Переходя к Хайдеггеру, процитирую исследователя творчества Хайдеггера Р. Сафранского, написавшего о нем книгу: «Человек есть существо дистанцированное от самого себя, с трудом переносящее и самого себя, и свою эксцентричную позицию, которое делает его положение крайне противоречивым. Он ищет подходящую для себя позицию, устанавливает связи, но ему не удается полностью в них раствориться. Человек вновь и вновь разрывает эти связи, потому что изнутри осознает себя как рефлексирующее существо. Его действия направлены внутрь мира, а саморефлексия – наружу, за пределы мира. Следовательно, он эксцентричен не только по отношению к миру, но и по отношению к самому себе. «Как “я”, делающее возможным полное замыкание живой системы на саму себя, человек уже не стоит “здесь и сейчас”, а находится “за” “здесь и сейчас”, “за” самим собой, не имеет места, располагается в ничто… Его существование поистине поставлено на ничто»[218].

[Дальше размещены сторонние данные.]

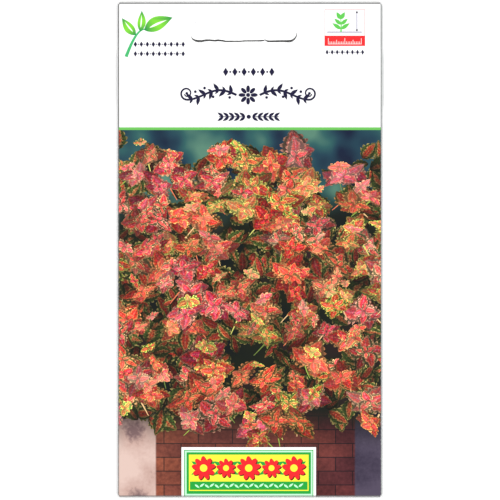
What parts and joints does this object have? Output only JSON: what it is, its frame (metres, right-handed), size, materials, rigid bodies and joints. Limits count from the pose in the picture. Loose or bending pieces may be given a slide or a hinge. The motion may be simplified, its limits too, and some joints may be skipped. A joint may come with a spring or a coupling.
{
  "type": "seed packet",
  "caption": "Flat paper seed packet with a full-height printed front, a die-cut hanging slit, a glued back and a small film sachet of seeds sealed inside.",
  "frame": {"origin": "middle of the packet on the surface that its back lies on", "axes": "+Y along the packet's height towards its hanging slit, +X across its width to the right seen from the front, +Z out of the printed front"},
  "size_m": [0.08, 0.15, 0.0029],
  "materials": {
    "printed_paper": "semi-gloss coated paper, printed in colour",
    "dried_glue": "dried, slightly yellow glue",
    "sachet_film": "thin heat-sealed film",
    "seed_coat": "dull dark brown seed coat"
  },
  "bodies": {
    "root": {"envelope": "printed_paper", "glue_tab_left": "dried_glue", "glue_tab_right": "dried_glue", "glue_flap": "dried_glue", "sachet_lower_film": "sachet_film", "sachet_upper_film": "sachet_film", "seed_01": "seed_coat", "seed_02": "seed_coat", "seed_03": "seed_coat", "seed_04": "seed_coat", "seed_05": "seed_coat", "seed_06": "seed_coat", "seed_07": "seed_coat", "seed_08": "seed_coat", "seed_09": "seed_coat", "seed_10": "seed_coat"}
  },
  "joints": []
}
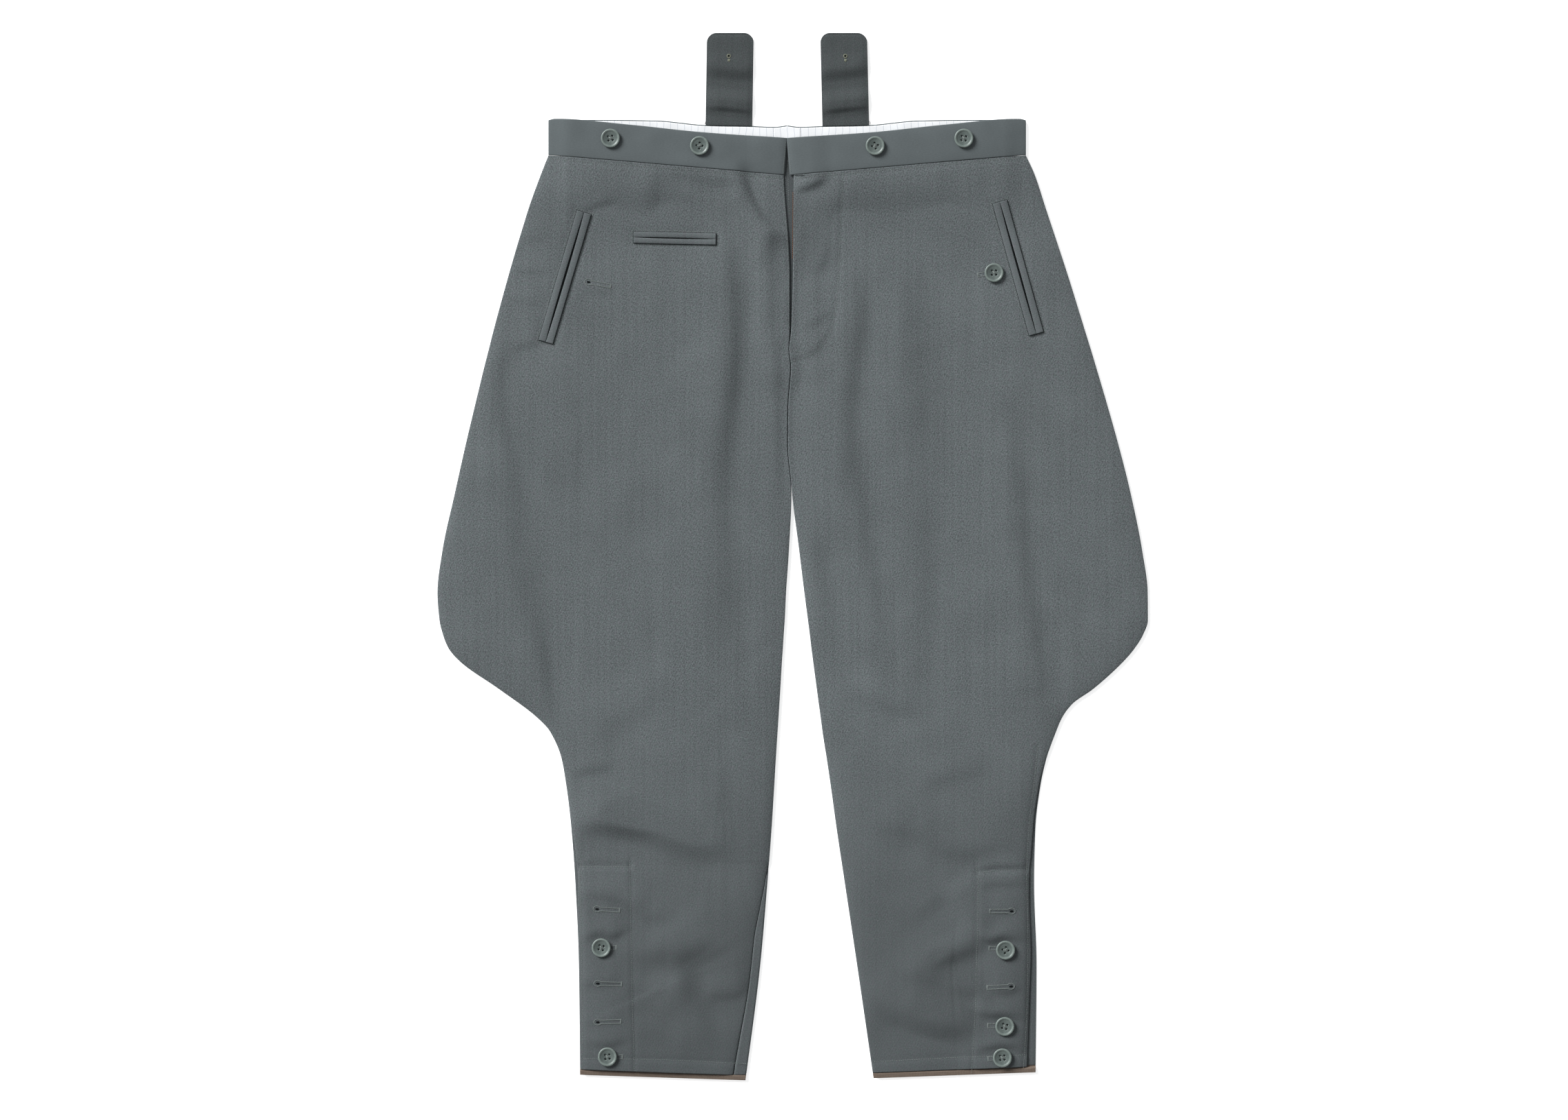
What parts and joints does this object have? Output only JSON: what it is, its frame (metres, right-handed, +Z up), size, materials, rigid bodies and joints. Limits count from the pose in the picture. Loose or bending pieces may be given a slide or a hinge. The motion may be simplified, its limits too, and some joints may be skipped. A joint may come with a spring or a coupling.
{
  "type": "cavalry twill riding breeches laid flat",
  "caption": "Riding breeches laid flat, front up: flared thighs, narrow buttoned calves, button fly, jetted pockets and two back tabs.",
  "frame": {"origin": "middle of the outline, on the surface that the breeches lie on", "axes": "+X to the wearer's left, +Y towards the waist, +Z up, out of the front of the garment"},
  "size_m": [0.6906, 1.0183, 0.0096],
  "materials": {
    "twill": "steep twill weave, grey with a blue-green cast, matt",
    "band_cloth": "smooth fine cloth, matt",
    "tab_cloth": "smooth fine cloth, darker, matt",
    "lining": "white cotton with thin grey-blue stripes",
    "hem_tape": "brown woven tape",
    "button": "grey-green, half gloss"
  },
  "bodies": {
    "root": {"back_right": "twill", "back_left": "twill", "front_right": "twill", "front_left": "twill", "fly_strip": "twill", "pocket_welt_right_outer": "twill", "pocket_welt_right_inner": "twill", "pocket_welt_left_outer": "twill", "pocket_welt_left_inner": "twill", "watch_welt_upper": "twill", "watch_welt_lower": "twill", "waistband_back_right": "band_cloth", "waistband_back_left": "band_cloth", "waistband_front_right": "band_cloth", "waistband_front_left": "band_cloth", "tab_right": "tab_cloth", "tab_left": "tab_cloth", "waistband_lining_right": "lining", "lining_center_back": "lining", "waistband_lining_left": "lining", "hem_tape_right": "hem_tape", "hem_tape_left": "hem_tape", "button_waist_1": "button", "button_waist_2": "button", "button_waist_3": "button", "button_waist_4": "button", "button_pocket_left": "button", "button_calf_right_1": "button", "button_calf_right_2": "button", "button_calf_left_1": "button", "button_calf_left_2": "button", "button_calf_left_3": "button"}
  },
  "joints": []
}
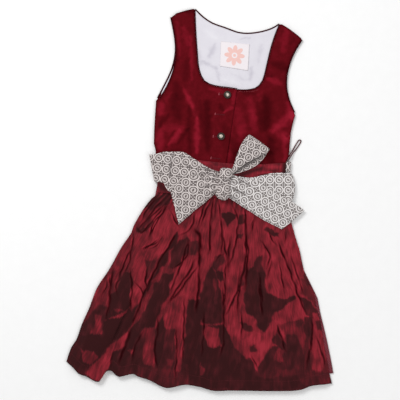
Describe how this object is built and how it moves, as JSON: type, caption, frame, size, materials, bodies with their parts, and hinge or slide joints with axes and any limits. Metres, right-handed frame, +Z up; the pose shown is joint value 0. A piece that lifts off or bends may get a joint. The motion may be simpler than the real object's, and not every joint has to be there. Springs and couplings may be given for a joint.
{
  "type": "dirndl dress",
  "caption": "Sleeveless folk dress laid flat on its back: velvet bodice, gathered skirt and a full apron whose ties are wound round the waist into a bow",
  "frame": {"origin": "on the surface the dress lies on, under the middle of its outline", "axes": "+X to the wearer's left (right in the picture), +Y from hem to neck, +Z up, away from the surface"},
  "size_m": [0.668, 0.9525, 0.033],
  "materials": {
    "velvet": "dark wine red cotton velvet, nap running down",
    "lining": "white plain-weave cotton lining",
    "piping": "near-black wine satin piping and ribbon",
    "taffeta": "wine red shot taffeta, crisp, with a soft two-coloured sheen",
    "dotted_cotton": "crimson cotton with small pale dots",
    "jacquard": "pale grey and ivory jacquard with small staggered ring medallions",
    "pewter": "antiqued pewter-look metal",
    "label": "white woven label"
  },
  "bodies": {
    "root": {"bodice_back": "velvet", "back_lining": "lining", "bodice_front_right": "velvet", "bodice_front_left": "velvet", "neck_piping_back": "piping", "neck_piping_front_right": "piping", "neck_piping_front_left": "piping", "armhole_piping_front_right": "piping", "armhole_piping_front_left": "piping", "armhole_piping_back_right": "piping", "armhole_piping_back_left": "piping", "label": "label", "button_1": "pewter", "button_2": "pewter", "skirt_back": "dotted_cotton", "skirt_front": "dotted_cotton", "apron": "taffeta", "apron_waistband": "taffeta", "tie_under_back": "jacquard", "tie_wrap_right": "jacquard", "tie_wrap_left": "jacquard", "tie_stub": "jacquard", "bow_tail_right": "jacquard", "bow_tail_left": "jacquard", "bow_loop": "jacquard", "bow_knot": "jacquard", "hanger_loop": "piping"}
  },
  "joints": []
}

Главная тема хайдеггеровского исследования – экзистенциальная аналитика присутствия. Немецкое слово Dasein, переведенное Бибихиным как «присутствие», имеет и другой традиционный перевод – как «здесь-бытие». Бибихин подчеркивает своим переводом, что речь идет о неком трудноуловимом событии, которое находится «при сути» бытия. Это событие, в котором человек оказывается единственным в мире сущим, понимающим, что оно существует и так или иначе соотносится со своим существованием. Соотнесение осуществляется либо «онтически», т. е. непосредственно на уровне восприятия, направленного вовне на любое другое сущее, либо «онтологически», т. е. опосредованно выстраивающее систему экзистенциалов, помогающих ему осознать и постигать эту свою вовлеченность в при-сутствующую со-бытийность. Присутствие осознает свое «местонахождение» при сути того, что оно осознать до конца не в состоянии. Присутствие обладает способностью к экзистированию, к постоянному выхождению за собственные пределы, к постоянной само-не-тождественности. Экзистирование ухватывается в структурах экзистенциалов, но никогда не может быть сведено к ним. Экзистенциалы только отсылают присутствие к его экзистирующей способности и служат «указанием на» причастность бытию.